By Michelle Anderson

First place in Level 2 Artistic Entertainment

Hello Pole World News, fans, and fellow polers!

My name is Michelle Anderson and I have been pole dancing on and off for about two years. I would say that I’ve been consistently training for about a year. As of right now I’m a certified pole fitness instructor at inFit Dance in Woodland Hills. I teach pole levels one to three as well as flexibility and contortion. Pole fitness has been part of my life and I must confess I’m addicted! It makes me feel empowered because it takes incredible flexibility, strength and physics to do pole moves and floor work. It wasn’t until after my second year that I decided to compete. Everyone kept telling me I should compete because of the talents that I carried along with me. Fellow colleagues, students, and coaches tell me that I’m very flexible and bendy. I have a background in hip hop and jazz, which makes me feel more confident if I have to perform for gigs. When I was seven I had been in gymnastics for only six months and was in dance team throughout high school. I was a stubborn child and now I wish my mom had forced me to stay, but now I’m paying for it (literally paying $$$ to my coach for privates, and dance classes).

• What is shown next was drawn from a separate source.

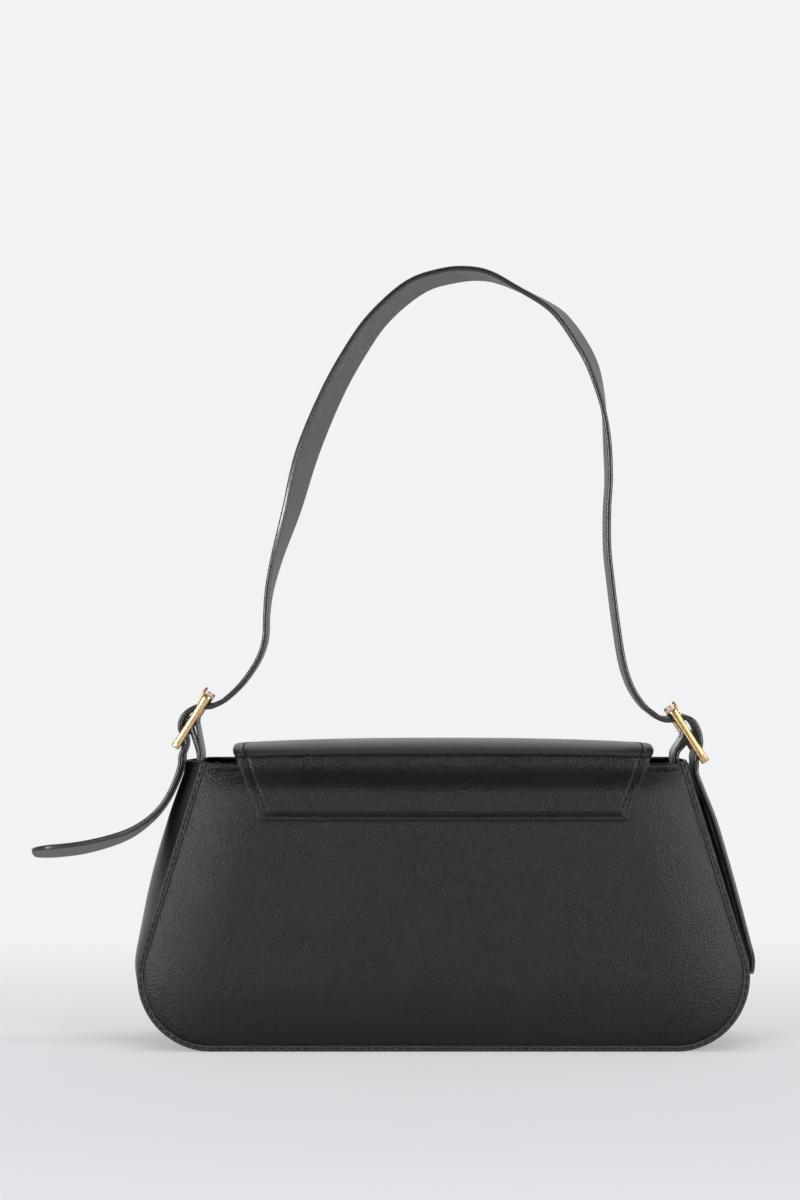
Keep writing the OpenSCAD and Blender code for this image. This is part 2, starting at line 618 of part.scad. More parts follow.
// The strap's swinging run, with its rounded ends in finer steps
round_steps = [68, 60, 48, 34, 18, 0];
function round_z(a) = swing_z - round_margin - strap_w / 2 * sin(a);
left_round = [for (a = round_steps) place_at(round_z(a), left_end - 3, left_end + 2)];
right_round = [for (i = [len(round_steps) - 1:-1:0])
    place_at(round_z(round_steps[i]), right_end - 1, right_end + 3)];
swing_places = concat(left_round, places(left_round[5] + 0.4, right_round[0] - 0.4), right_round);
stay_z = swing_z - strap_w / 2 - 2 * free_gap;
module strap_layer(n0, n1) {
    difference() {
        strap_run(swing_places, n0, n1, true);
        prong_space(false);
        prong_space(true);
    }
}
module strap() { color([0.16, 0.16, 0.16]) strap_layer(0, strap_t / 2); }
module strap_backing() { color([0.32, 0.32, 0.33]) strap_layer(-strap_t / 2, 0); }
module left_strap_end() {
    color([0.16, 0.16, 0.16]) difference() {
        strap_run(places(0, place_at(stay_z, 0, left_end)), -strap_t / 2, strap_t / 2, false);
        for (k = left_holes) punch(k);
    }
}
module right_strap_end() {
    color([0.16, 0.16, 0.16]) difference() {
        strap_run(places(place_at(stay_z, right_end, route_last), route_last),
                  -strap_t / 2, strap_t / 2, false);
        for (k = right_holes) punch(k);
    }
}

// Each tab is a strip of leather looped over the centre bar, its two legs inside the gusset
leg_gap = 0.4;
function tab_face(z, right) = gusset_x(z, right, tab_w / 2 / (half_depth(z) - gusset_edge))
    - leather_t - lining_t - 4 * free_gap;
module swinging_tab() {
    intersection() {
        children();
        union() {
            translate([-far, -tab_w, swing_z]) cube([2 * far, 2 * tab_w, far]);
            translate([0, 0, swing_z]) rotate([0, 90, 0]) cylinder(d = tab_w, h = 2 * far, center = true);
        }
    }
}
function arc(x, z, r, a0, a1) = [for (i = [0:12]) let (a = mix(a0, a1, i / 12))
    [x + r * cos(a), z + r * sin(a)]];
// One side of a leg: down from the loop, across to the knee, and down into the bag
function leg_side(x0, turn, x1, knee, low) = [[x0, turn], [x1, knee], [x1, low]];
module tab(right) {
    c = right ? right_centre : left_centre;
    low = swing_z - tab_w / 2 - 1;
    face = tab_face(rim_z, right);
    legs = 2 * tab_t + leg_gap;
    knee = rim_z + 3.5;
    turn = c[1] - 1.5;
    bx = abs(c[0]);
    inner_r = loop_r - tab_t;
    color([0.15, 0.15, 0.15]) mirror([right ? 0 : 1, 0, 0]) difference() {
        swinging_tab() rotate([90, 0, 0]) linear_extrude(tab_w, center = true) polygon(concat(
            arc(bx, c[1], loop_r, 0, 180),
            leg_side(bx - loop_r, turn, face - legs, knee, low),
            reverse(leg_side(bx - inner_r, turn, face - legs + tab_t, knee, low)),
            arc(bx, c[1], inner_r, 180, 0),
            leg_side(bx + inner_r, turn, face - tab_t, knee, low),
            reverse(leg_side(bx + loop_r, turn, face, knee, low))));
        translate([bx - far / 2, -prong_w / 2 - free_gap, c[1] - loop_r - free_gap])
            cube([far, prong_w + 2 * free_gap, far]);
    }
}
module tab_base(right) {
    high = swing_z - tab_w / 2 - free_gap;
    low = rim_z - tab_depth;
    t = 2 * tab_t + leg_gap;
    color([0.15, 0.15, 0.15]) mirror([right ? 0 : 1, 0, 0]) rotate([90, 0, 0])
        linear_extrude(tab_w, center = true)
        polygon([[tab_face(high, right), high], [tab_face(low, right), low],
                 [tab_face(low, right) - t, low], [tab_face(high, right) - t, high]]);
}
module left_tab() { tab(false); }
module right_tab() { tab(true); }
module left_tab_base() { tab_base(false); }
module right_tab_base() { tab_base(true); }
module left_buckle_frame() { buckle_frame(false); }
module right_buckle_frame() { buckle_frame(true); }
module left_buckle_bar() { buckle_bar(false); }
module right_buckle_bar() { buckle_bar(true); }
module left_prong() { prong(false); }
module right_prong() { prong(true); }

back_panel();
front_panel();
gusset();
back_binding();
front_binding();
back_board();
front_board();
base_board();
back_facing();
front_facing();
back_lining();
front_lining();
gusset_lining();
inner_pocket();
flap_back();
flap_top();
flap_top_lining();
flap_front();
flap_board();
flap_front_lining();
snap_plate();
snap_plate_washer();
snap_magnet();
snap_magnet_washer();
strap();
strap_backing();
left_strap_end();
right_strap_end();
left_tab();
right_tab();
left_tab_base();
right_tab_base();
left_buckle_frame();
right_buckle_frame();
left_buckle_bar();
right_buckle_bar();
left_prong();
right_prong();
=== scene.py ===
import math

import bmesh
import bpy
import numpy as np
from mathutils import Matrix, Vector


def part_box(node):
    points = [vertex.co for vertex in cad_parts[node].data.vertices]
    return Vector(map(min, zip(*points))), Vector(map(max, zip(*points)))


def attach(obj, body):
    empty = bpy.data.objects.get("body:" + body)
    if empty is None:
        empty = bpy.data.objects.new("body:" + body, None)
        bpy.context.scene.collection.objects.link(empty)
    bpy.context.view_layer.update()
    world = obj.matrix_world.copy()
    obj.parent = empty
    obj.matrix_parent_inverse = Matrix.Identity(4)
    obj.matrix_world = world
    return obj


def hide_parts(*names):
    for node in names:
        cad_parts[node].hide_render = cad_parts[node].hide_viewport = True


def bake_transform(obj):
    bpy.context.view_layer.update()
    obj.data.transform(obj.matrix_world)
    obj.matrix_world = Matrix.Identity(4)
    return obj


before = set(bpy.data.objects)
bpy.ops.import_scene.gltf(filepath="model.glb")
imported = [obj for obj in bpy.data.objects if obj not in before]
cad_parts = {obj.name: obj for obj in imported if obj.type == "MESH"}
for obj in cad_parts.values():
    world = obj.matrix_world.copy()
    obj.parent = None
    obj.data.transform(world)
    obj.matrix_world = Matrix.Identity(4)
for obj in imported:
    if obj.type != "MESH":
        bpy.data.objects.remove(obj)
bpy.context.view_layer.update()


# The picture's view: a long lens, level and square to the back of the bag, which is centred
# a little right of the picture's middle.
eye = (-0.020, -1.331, 0.207)
lens_mm = 85
film_mm = 36

camera = bpy.data.objects.new("camera", bpy.data.cameras.new("camera"))
camera.location = eye
camera.rotation_euler = (math.radians(90), 0, 0)
camera.data.lens = lens_mm
camera.data.sensor_width = film_mm
camera.data.clip_start = 0.05
bpy.context.collection.objects.link(camera)
bpy.context.scene.camera = camera
bpy.context.scene.view_settings.view_transform = "Standard"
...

After deciding to compete for my very first time I had many feelings of fear, anxiety, stress, pain and excitement. I didn’t know what to expect. I didn’t even give myself enough time to prepare. I literally only had 6 days to put a routine together! My friends, fellow competitor friends and coach said I was crazy! Good thing I pick up quick and work well under pressure. As far choreography, I wanted to show the background I have in dance, which is hip-hop, jazz, and rhythmic gymnastics. I had the help of my Coach, Karine from California Springs and my talented friend Glaiza choreograph the sassy sexy hip-hop. I choreographed all the pole moves that I have learned from being a student from different pole studios. It’s great to go to different studios to see what each has to offer. For the competition I represented, InFit Dance and Luscious Maven because that is where I work and am proud to say I feel at home with the owners, students and teachers. We are family and not competitive with one another, but unified to support one another.

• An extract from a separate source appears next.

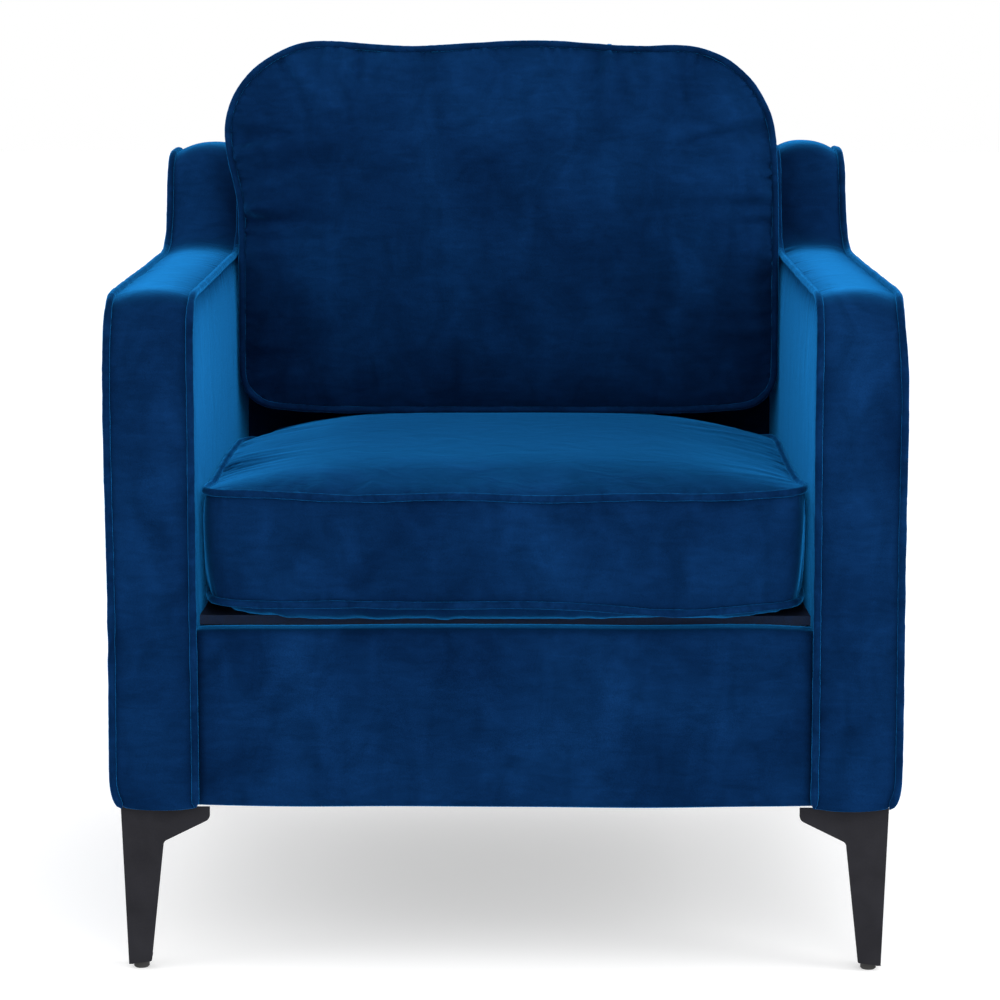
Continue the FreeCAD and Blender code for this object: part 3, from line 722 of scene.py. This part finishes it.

Preparing for competition is not an easy process, many things can go wrong, and I broke many rules that coaches and fellow competitor friends told me NOT to do. Everyone scolded me for procrastinating and that I need months to prepare not six days! My coach told me not to get a massage the night before and rest, but I went ahead because I was in a lot of pain as I practiced for two to four hours each day. As I got a massage the lady told me she would throw in cupping for free. I thought cupping wouldn’t leave marks, but I realized two minutes into it I felt like I was getting the life sucked out of me so I told them to take it off, which also lead for me to get a whole new outfit to cover these marks. I also taught two classes the night before competition, which I was supposed to rest, but it just goes to show I was in beast mode. The night before competition I could not sleep! I was thinking about all the mistakes I made during my practice runs, and all the feedback. It was horrible and again I felt like I was about to back out and quit after my cupping incident.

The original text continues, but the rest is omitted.